Work to do » Write out exactly the lines from the line with "item in group])" through the line with "obj.matrix_parent_inverse = Matrix.Identity(4)", both ends included, and no other line.

Raw data »
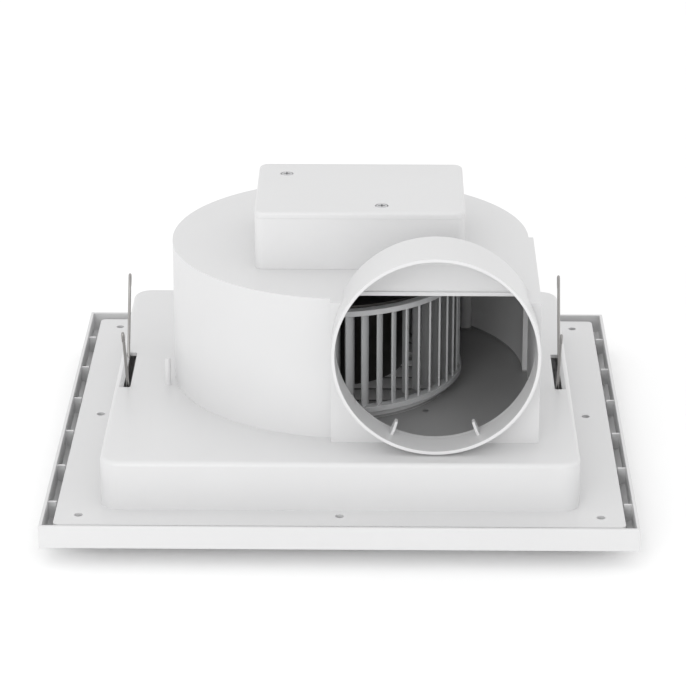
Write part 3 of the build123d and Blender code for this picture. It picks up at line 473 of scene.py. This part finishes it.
# %% Cover: centre plate, ribs, stiffeners and lugs
RIB_HALF = 0.65
STIFFENER_HALF = 0.8
STIFFENER_PITCH = 46
TAB_NEAR, TAB_FAR = 137.5, 139.5
PLATE_HALF = deep - BLADE_THICK - 3
plate = rounded_plan(bm, -PLATE_HALF, PLATE_HALF, -PLATE_HALF, PLATE_HALF, 0.8, 2, 3)
raise_faces(bm, [plate], (0, 0, 2.5))
reach = BLADE_FRONT - BLADE_THICK
for quarter in range(4):
    start = set(bm.verts)
    box(bm, PLATE_HALF - 1, reach, -RIB_HALF, RIB_HALF, 2, 5)
    prism(bm, [(along, -RIB_HALF, z) for along, z in (
        (reach - 3, 5), (reach, 2), (SLOT_HALF + 1, 8), (SLOT_HALF + 1, 10))], (0, 2 * RIB_HALF, 0))
    for step in (-2.5, -1.5, -0.5, 0.5, 1.5, 2.5):
        y = step * STIFFENER_PITCH
        box(bm, 144.1, inner + 0.8, y - STIFFENER_HALF, y + STIFFENER_HALF, border_back(inner) - 1, 20)
    for y in (-100, 100):
        box(bm, TAB_NEAR, TAB_FAR, y - 4, y + 4, border_back(TAB_NEAR) - 1, 18)
    made = [v for v in bm.verts if v not in start]
    bmesh.ops.rotate(bm, verts=made, cent=(0, 0, 0), matrix=Matrix.Rotation(quarter * pi / 2, 3, "Z"))
for side in (-1, 1):
    for lug in (PIVOT_SIDE - 5, PIVOT_SIDE + 5):
        made = box(bm, side * lug - 1, side * lug + 1, -4, 4, border_back(lug) - 1, PIVOT_HEIGHT + 4)
        high = [e for e in edges_of(made) if all(v.co.z > PIVOT_HEIGHT + 3.5 for v in e.verts)]
        soften(bm, [e for e in high if abs(e.verts[0].co.y - e.verts[1].co.y) < 1], 3.0, 5)
make_piece("cover_panel", bm, "cover", "white_abs", ["cover_grille"], bevel=0.35)
print("cover is", round(2 * RIM_HALF), "mm square; its centre plate is", round(2 * PLATE_HALF, 1))

# %% [markdown]
# ## The tray
# The tray is one thin moulding: a flat flange that screws under the ceiling, and a raised plinth
# that carries the fan through the opening. A single sheet suits it. The plan is pulled up, its top
# edge is rounded, and the top is filled again round the inlet, the spring slots and the screws.

# %% Tray: flange, plinth and their holes
FLANGE_BACK = 20.0
FLANGE_HALF = 143.5
HOLE_PITCH = 131.5
PLINTH_HALF = (121.5, 125.0)
INLET_HOLE = 65.1
INLET_SCREW_RING = 71.3
BOSS_RADIUS = 3.5
BOSS_RING = DRUM_RADIUS - WALL - BOSS_RADIUS + 0.6


def inlet_screws():
    """Where the four screws of the inlet ring stand."""
    for quarter in range(4):
        angle = radians(45 + 90 * quarter)
        yield AXIS[0] + INLET_SCREW_RING * cos(angle), AXIS[1] + INLET_SCREW_RING * sin(angle)


def casing_screws():
    """Where the casing's five screws stand: three round the drum, two beside the outlet."""
    for angle in (45, 110, 172):
        yield DRUM[0] + BOSS_RING * cos(radians(angle)), DRUM[1] + BOSS_RING * sin(radians(angle))
    x = OUTLET_LEFT - 14.0
    yield x, DRUM[1] - sqrt(BOSS_RING**2 - (x - DRUM[0]) ** 2)
    yield OUTLET_RIGHT - 4.9, OUTLET_FRONT + 4.9


bm = bmesh.new()
along, across = PLINTH_HALF
plinth = rounded_plan(bm, -along, along, -across, across, 10, FLANGE_BACK)
foot = list(plinth.edges)
(top,) = raise_faces(bm, [plinth], (0, 0, PLINTH_TOP - FLANGE_BACK))
soften(bm, list(top.edges), 2.5, 4)
top = max(bm.faces, key=lambda face: face.calc_center_median().z + face.calc_area() * 0.001)
holes = [ring(bm, INLET_HOLE, *AXIS, PLINTH_TOP, 96)]
for x, y in [*casing_screws(), *inlet_screws()]:
    holes.append(ring(bm, SCREW_HOLE, x, y, PLINTH_TOP, 12))
for x in (-PIVOT_SIDE, PIVOT_SIDE):
    holes.append(rim_of(bm, rounded_plan(bm, x - 3, x + 3, -25, 25, 1, PLINTH_TOP, 3)))
fill(bm, [rim_of(bm, top)] + holes)
plan = rounded_plan(bm, -FLANGE_HALF, FLANGE_HALF, -FLANGE_HALF, FLANGE_HALF, 3, FLANGE_BACK, 4)
flange = rim_of(bm, plan)
screws = [ring(bm, 2.2, HOLE_PITCH * x, HOLE_PITCH * y, FLANGE_BACK, 20)
          for x in (-1, 0, 1) for y in (-1, 0, 1) if x or y]
low = [f for f in bm.faces if f.calc_center_median().z < FLANGE_BACK + 0.01]
bmesh.ops.delete(bm, geom=low, context="FACES_ONLY")
fill(bm, [flange, foot] + screws)
make_piece("tray_shell", bm, "housing", "white_abs", ["housing_tray"], bevel=0.3, wall=WALL)

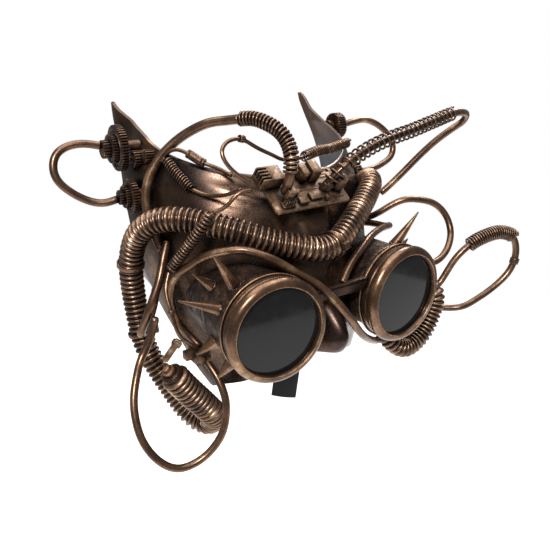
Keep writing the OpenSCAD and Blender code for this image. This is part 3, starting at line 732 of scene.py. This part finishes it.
def cut_from(o, cutters):
    """Cuts closed solids out of the piece."""
    for verts, faces in cutters:
        verts, faces = merged(verts, faces)
        mesh = bpy.data.meshes.new("cutter")
        mesh.from_pydata([Vector(v) * MM for v in verts], [], faces)
        bm = bmesh.new()
        bm.from_mesh(mesh)
        bmesh.ops.recalc_face_normals(bm, faces=bm.faces)
        bm.to_mesh(mesh)
        bm.free()
        tool = bpy.data.objects.new("cutter", mesh)
        bpy.context.scene.collection.objects.link(tool)
        cut = o.modifiers.new("cut", "BOOLEAN")
        cut.operation, cut.object, cut.solver = "DIFFERENCE", tool, "EXACT"
        made = bpy.data.meshes.new_from_object(o.evaluated_get(bpy.context.evaluated_depsgraph_get()))
        o.modifiers.clear()
        o.data = made
        bpy.data.objects.remove(tool)
        bpy.data.meshes.remove(mesh)


make_shell()

# ---- Goggles --------------------------------------------------------------------------------------------
FLANGE_Z = -12.4
FLANGE_T = 1.2
COLLAR_FRONT_Z = -6.6
LENS_BACK_Z = -5
LENS_FRONT_Z = -3.1
LIP_Z = -2.8


def arc(r, z, radius, start, end, steps=8):
    """Points of a round corner in a section, centred on (r, z), between two angles in degrees."""
    out = []
    for k in range(steps + 1):
        a = math.radians(start + (end - start) * k / steps)
        out.append((r + radius * math.cos(a), z + radius * math.sin(a)))
    return out


def make_bezel(name, side):
    back = FLANGE_Z + FLANGE_T + 0.4
    bore = THREAD_R + THREAD_GAP
    section = [(bore, back), (BEZEL_R - 1.6, back)] + arc(BEZEL_R - 1.6, back + 0.4, 0.4, -90, 0, 3)
    section += [(BEZEL_R - 1.1, -7.6), (BEZEL_R - 1.5, -7.1), (BEZEL_R - 1.1, -6.6), (BEZEL_R - 0.5, -5.6)]
    section += arc(BEZEL_R - 4, -4, 4, -10, 90, 16)
    section += [(OPENING_R + 0.9, -0.15)] + arc(OPENING_R + 0.9, -0.9, 0.6, 120, 180, 3)
    section += [(OPENING_R, -1.5), (OPENING_R, LIP_Z), (bore, LIP_Z)]
    verts, faces = merged(*lathe(section, 144, goggle_place(side)))
    o = piece("screw_bezel_" + name, verts, faces, bezel_paint, "bezel_ring_" + name, ("bezel_" + name,),
              "bezel_paint")
    sharp_edges(o.data, 40)
    # a painted highlight: a thin bead of brighter copper round the opening's edge
    ring = lathe(arc(OPENING_R + 0.75, -0.35, 0.34, 0, 330, 11), 120, goggle_place(side))
    piece("bezel_painted_highlight_ring_" + name, *ring, bright_copper, "bezel_ring_" + name, slot="bezel_paint")


def make_collar(name, side):
    inner = THREAD_R - CUP_WALL - 0.6
    section = [(inner, FLANGE_Z), (BEZEL_R - 0.9, FLANGE_Z)]
    section += arc(BEZEL_R - 0.9, FLANGE_Z + 0.6, 0.3, -60, 60, 4) + [(BEZEL_R - 0.9, FLANGE_Z + FLANGE_T)]
    z = FLANGE_Z + FLANGE_T
    section += [(THREAD_R - 0.5, z)]
    pitch = 0.9
    while z + pitch <= COLLAR_FRONT_Z:
        section += [(THREAD_R - 0.5, z + 0.15), (THREAD_R, z + 0.35), (THREAD_R, z + 0.55),
                    (THREAD_R - 0.5, z + 0.75)]
        z += pitch
    section += [(THREAD_R - 0.5, COLLAR_FRONT_Z), (inner, COLLAR_FRONT_Z)]
    verts, faces = merged(*lathe(section, 112, goggle_place(side)))
    o = piece("threaded_collar_" + name, verts, faces, collar_paint, "mask", ("goggle_collar_" + name,),
              "goggle_paint")
    sharp_edges(o.data, 35)
    # a painted highlight: a thin bead of brighter copper round the flange's edge
    ring = lathe(arc(BEZEL_R - 0.75, FLANGE_Z + 0.6, 0.42, 0, 330, 11), 112, goggle_place(side))
    piece("flange_painted_highlight_ring_" + name, *ring, bright_copper, slot="goggle_paint")


def make_lens(name, side):
    """A round lens, very slightly domed."""
    r = THREAD_R - 0.45
    dome = [(r * k / 12, LENS_FRONT_Z - 0.35 * (k / 12) ** 2) for k in range(12, -1, -1)]
    section = [(0, LENS_BACK_Z), (r - 0.3, LENS_BACK_Z), (r, LENS_BACK_Z + 0.3)] + dome
    verts, faces = merged(*lathe(section, 112, goggle_place(side)))
    o = piece("round_lens_" + name, verts, faces, smoked_lens, "lens_carrier_" + name, ("lens_" + name,),
              "smoked_lens")
    sharp_edges(o.data, 30)


# Each spike: its place along the goggle and angle round it, then its radius, length and lean forwards
SPIKES = {
    "right": [(-24, 124, 4.2, 26, 12), (-24, 158, 3.6, 24, -4), (-41, 141, 3.4, 15, 5),
              (-33, -150, 4.6, 14, -8), (-17, -138, 4.8, 14, 2)],
    "left": [(-22, 68, 3.8, 26, 22), (-24, 51, 2.8, 9, 20)],
}


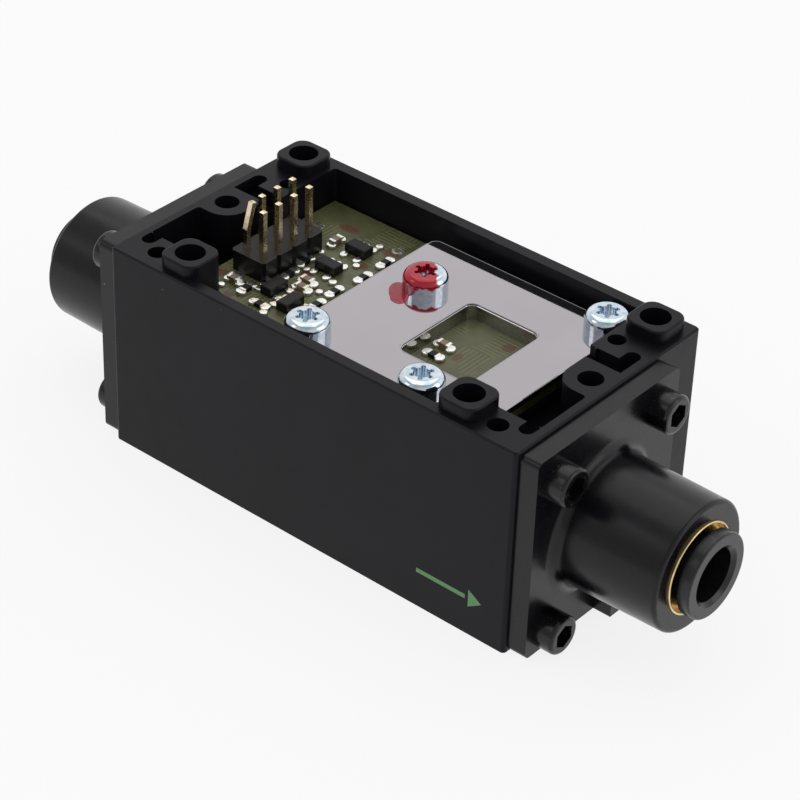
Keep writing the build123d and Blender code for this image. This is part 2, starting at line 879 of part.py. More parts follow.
def package_leads():
    """Flat leads: three on one long side of each package, two on the other."""
    length, width, _ = package_size
    lead_width, lead_reach, lead_height = package_lead
    y = (width + lead_reach) / 2
    pitch = length / 3
    spots = [(-pitch, y), (0, y), (pitch, y), (-pitch, -y), (pitch, -y)]
    leads = []
    for spot in package_spots:
        for x, side in spots:
            lead = brick(lead_width, lead_reach, lead_height, x, side)
            leads.append(on_board(spot, lead))
    return leads


def chip_bodies(spots, size):
    """Middle parts of chip capacitors or resistors."""
    length, width, height = size
    return [on_board(spot, brick(length - 2 * cap_length, width, height)) for spot in spots]


def chip_caps():
    """Tinned end caps of every chip capacitor and resistor."""
    caps = []
    for spots, size in ((capacitor_spots, capacitor_size), (resistor_spots, resistor_size)):
        length, width, height = size
        x = (length - cap_length) / 2
        for spot in spots:
            for side in (-1, 1):
                caps.append(on_board(spot, brick(cap_length, width, height, side * x)))
    return caps


def save(name, shape):
    """Writes one part, or a group of separate solids, under its node's name."""
    group = shape if isinstance(shape, list) else [shape]
    solids = [solid for item in group for solid in item.solids()]
    whole = solids[0] if len(solids) == 1 else Compound(children=solids)
    export_step(whole, os.path.join("parts", name + ".step"))


def save_both_ports(name, shape):
    """Writes a piece of the outlet port, and its mirror image for the inlet port."""
    group = shape if isinstance(shape, list) else [shape]
    save("outlet_" + name, group)
    save("inlet_" + name, [mirror(item, about=Plane.YZ) for item in group])


os.makedirs("parts", exist_ok=True)
save("housing", housing())
save_both_ports("port", port())
save_both_ports("port_seal", port_seal())
save_both_ports("tube_seal", tube_seal())
save_both_ports("brass_sleeve", brass_sleeve())
save_both_ports("grip_ring", grip_ring())
save_both_ports("release_collet", release_collet())
save_both_ports("flange_screws", flange_screws())
save("flow_element", flow_element())
save("inlet_screen", screen(-1))
save("outlet_screen", screen(1))
save("inlet_spacer", spacer(-1))
save("outlet_spacer", spacer(1))
save("sensor_gasket", sensor_gasket())
save("sensor_chip", sensor_chip())
save("circuit_board", circuit_board())
save("spacer_frame", spacer_frame())
save("clamp_plate", clamp_plate())
save("plate_screws", plate_screws())
save("header_body", header_body())
save("header_pins", header_pins())
save("package_bodies", package_bodies())
save("package_leads", package_leads())
save("chip_capacitors", chip_bodies(capacitor_spots, capacitor_size))
save("chip_resistors", chip_bodies(resistor_spots, resistor_size))
save("chip_caps", chip_caps())
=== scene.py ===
"""Gas mass flow meter with its lid off: finishes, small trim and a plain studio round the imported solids."""

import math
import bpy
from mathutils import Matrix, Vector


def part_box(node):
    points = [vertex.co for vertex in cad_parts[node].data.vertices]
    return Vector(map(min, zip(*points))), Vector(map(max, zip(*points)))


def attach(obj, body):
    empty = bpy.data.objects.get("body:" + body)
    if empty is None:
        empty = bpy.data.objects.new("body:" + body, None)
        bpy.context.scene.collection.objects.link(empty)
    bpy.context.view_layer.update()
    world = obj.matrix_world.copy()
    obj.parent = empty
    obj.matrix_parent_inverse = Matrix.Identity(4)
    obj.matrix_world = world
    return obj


bl_info = {
    "name": "Gas mass flow meter",
    "version": (1, 0, 0),
    "blender": (4, 5, 0),
    "location": "3D View > Sidebar > Flow meter",
    "description": "Dresses an open gas mass flow meter and sets up a plain studio round it",
    "category": "Object",
}

import bpy
from mathutils import Matrix, Vector

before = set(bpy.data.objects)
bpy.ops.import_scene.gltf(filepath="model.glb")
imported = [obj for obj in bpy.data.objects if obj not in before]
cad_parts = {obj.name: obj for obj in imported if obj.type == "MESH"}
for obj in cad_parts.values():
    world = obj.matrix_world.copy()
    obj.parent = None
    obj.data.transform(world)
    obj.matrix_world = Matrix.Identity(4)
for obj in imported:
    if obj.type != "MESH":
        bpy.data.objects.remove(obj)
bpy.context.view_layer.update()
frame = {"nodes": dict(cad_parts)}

MM = 0.001
BODY = "meter"
BOARD_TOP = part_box("circuit_board")[1].z
PLATE_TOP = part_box("clamp_plate")[1].z
FRONT_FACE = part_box("housing")[0].y

# Small parts on the board, in millimetres: middle x, middle y, and the turn about +Z in degrees
PACKAGES = [(-12.2, 7.1, 0), (-12.3, 2.0, 0), (-13.9, -5.4, 90), (-10.4, -6.6, 90)]
CAPACITORS = [(-15.5, 6.9, 90), (-12.2, -1.7, 0), (-11.7, -3.2, 0), (-18.4, -7.1, 0), (7.4, -1.2, 0)]
RESISTORS = [
    (-15.3, 1.3, 90),
    (-8.4, 7.3, 90),
    (-8.2, 3.2, 90),
    (-8.6, -1.2, 90),
    (-8.3, -4.6, 90),
    (-14.8, -1.9, 90),
    (-16.3, -7.4, 90),
    (-13.0, -8.8, 0),
    (7.6, -3.3, 0),
]
# Middles of a package's leads from its own middle, and of the solder past a lead's middle
PACKAGE_LEADS = [(-0.97, 1.15), (0, 1.15), (0.97, 1.15), (-0.97, -1.15), (0.97, -1.15)]
LEAD_TOE = 0.3
# From a chip's middle to the middle of the solder at its end
CHIP_REACH = 0.9
# How far a joint reaches into the board
SOLDER_SINK = 0.01
# Solder on test points, with no part on it: x, y and size against a part's joint
TEST_POINTS = [
    (-14.2, 0.3, 0.8),
    (-10.1, 0.2, 0.9),
    (-10.5, 4.7, 0.8),
    (-11.2, 9.6, 0.9),
    (-15.4, 4.2, 0.7),
    (-9.9, -2.3, 0.8),
    (-11.6, -9.7, 0.9),
    (-19.0, -8.6, 0.8),
]
# Plated pads round the board's empty holes: middle x, middle y and radius, and how thick they are
ROUND_PADS = [(-19.2, -6.1, 1.0), (-9.2, 10.6, 0.8), (-19.6, 8.3, 0.8)]
PAD_THICKNESS = 0.05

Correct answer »
    save("inlet_" + name, [mirror(item, about=Plane.YZ) for item in group])


os.makedirs("parts", exist_ok=True)
save("housing", housing())
save_both_ports("port", port())
save_both_ports("port_seal", port_seal())
save_both_ports("tube_seal", tube_seal())
save_both_ports("brass_sleeve", brass_sleeve())
save_both_ports("grip_ring", grip_ring())
save_both_ports("release_collet", release_collet())
save_both_ports("flange_screws", flange_screws())
save("flow_element", flow_element())
save("inlet_screen", screen(-1))
save("outlet_screen", screen(1))
save("inlet_spacer", spacer(-1))
save("outlet_spacer", spacer(1))
save("sensor_gasket", sensor_gasket())
save("sensor_chip", sensor_chip())
save("circuit_board", circuit_board())
save("spacer_frame", spacer_frame())
save("clamp_plate", clamp_plate())
save("plate_screws", plate_screws())
save("header_body", header_body())
save("header_pins", header_pins())
save("package_bodies", package_bodies())
save("package_leads", package_leads())
save("chip_capacitors", chip_bodies(capacitor_spots, capacitor_size))
save("chip_resistors", chip_bodies(resistor_spots, resistor_size))
save("chip_caps", chip_caps())
=== scene.py ===
"""Gas mass flow meter with its lid off: finishes, small trim and a plain studio round the imported solids."""

import math
import bpy
from mathutils import Matrix, Vector


def part_box(node):
    points = [vertex.co for vertex in cad_parts[node].data.vertices]
    return Vector(map(min, zip(*points))), Vector(map(max, zip(*points)))


def attach(obj, body):
    empty = bpy.data.objects.get("body:" + body)
    if empty is None:
        empty = bpy.data.objects.new("body:" + body, None)
        bpy.context.scene.collection.objects.link(empty)
    bpy.context.view_layer.update()
    world = obj.matrix_world.copy()
    obj.parent = empty
    obj.matrix_parent_inverse = Matrix.Identity(4)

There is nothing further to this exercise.